Leonard, 67, was scheduled to be released from the Schuylkill Federal Correctional Institute in Minersville, Pa., Oct. 21. However, a federal statute allows prisoners who have served most of their sentences to spend the rest of their sentences in a halfway house or home confinement.

According to a family spokesman, Leonard is assigned to home confinement, and he will be allowed to work. However, the spokesman did not know Leonard's work plans, or what role, if any, he will play in the company. Leonard could not be reached for comment. However, he issued a brief statement that said, "Mistakes were made. A price had to be paid for those mistakes and I paid it."

Federal prosecutors said Leonard and a group of collaborators used a sophisticated computer system to skim $17.1 million off the books at his Norwalk, Conn., store between 1981 and 1991, in an effort to avoid paying $6.7 million in federal taxes.

In a July 1993 plea bargain, Leonard pleaded guilty to one count of income tax fraud and was ordered to pay $15 million in taxes and penalties and a $650,000 fine. In October 1993, he began serving a 52-month prison sentence.

Leonard's brother-in-law, a former store executive, was sentenced to 41 months in prison and ordered to pay $152,000 in fines. One employee was sentenced to 18 months in prison while another was sentenced to two years' probation for their roles in the scheme.

Tax problems have also haunted Stew Sr.'s son, Tom Leonard. As previously reported in SN, Tom Leonard was indicted in April on a number of tax charges. In a five-count indictment handed down by a grand jury in U.S. District Court here, Tom Leonard, who lives in England, was accused of diverting gross receipts and understating total receipts for the Danbury store in 1992, 1993 and 1994, and underreporting his and his wife's income for 1992 and 1993. He has pleaded innocent.

The two Stew Leonard's stores, in Norwalk and Danbury, Conn., have become the stuff of retailing legend, with their world-famous customer service and attractions such as costumed employees, a petting zoo and singing robots.

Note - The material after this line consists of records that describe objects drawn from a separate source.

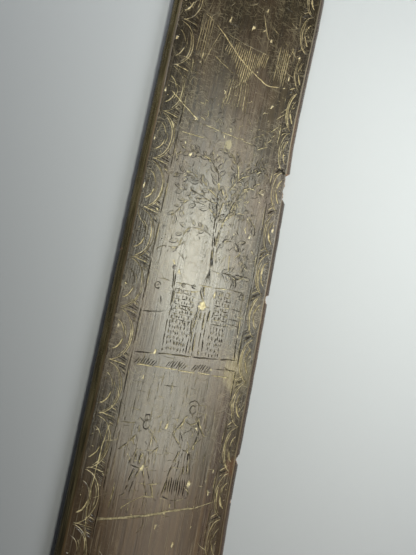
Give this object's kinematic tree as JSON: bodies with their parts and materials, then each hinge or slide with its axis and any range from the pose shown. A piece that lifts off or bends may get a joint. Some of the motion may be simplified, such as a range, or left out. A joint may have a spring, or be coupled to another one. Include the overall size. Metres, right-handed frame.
{
  "type": "scrimshaw busk",
  "caption": "Scrimshaw busk: a flat bevelled strip of dark baleen with scalloped borders, a leafy tree over brick walls and standing figures cut into its face.",
  "frame": {"origin": "middle of the flat back, at the centre of the strip's footprint", "axes": "+Z out of the engraved face, +Y along the strip towards the tree's crown, +X to the right when the picture is upright"},
  "size_m": [0.0406, 0.33, 0.0037],
  "materials": {
    "baleen": "polished baleen (keratin), semi-gloss, pale scratched engraving"
  },
  "bodies": {
    "root": {"busk": "baleen"}
  },
  "joints": []
}
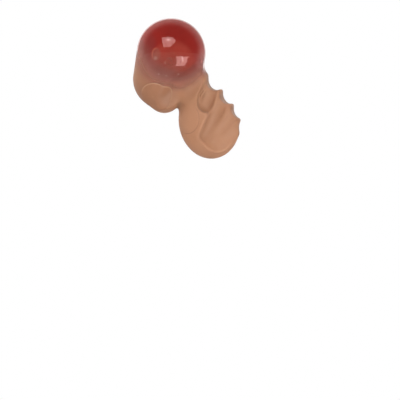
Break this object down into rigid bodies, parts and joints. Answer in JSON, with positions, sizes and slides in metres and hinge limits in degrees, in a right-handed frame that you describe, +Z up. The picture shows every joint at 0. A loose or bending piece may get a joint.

Stew Leonard Jr., who has been running the Norwalk store since his father went to prison, was said to be mulling a third store on a 50-acre plot he owns in Orange, Conn. But that plan has met with opposition from local residents who fear the new store would create too much traffic. He is now seeking approval to level the parcel in order to start a vegetable farm. The family is said to be looking at West Haven, Conn., or Westchester County, N.Y., as potential sites for a new store.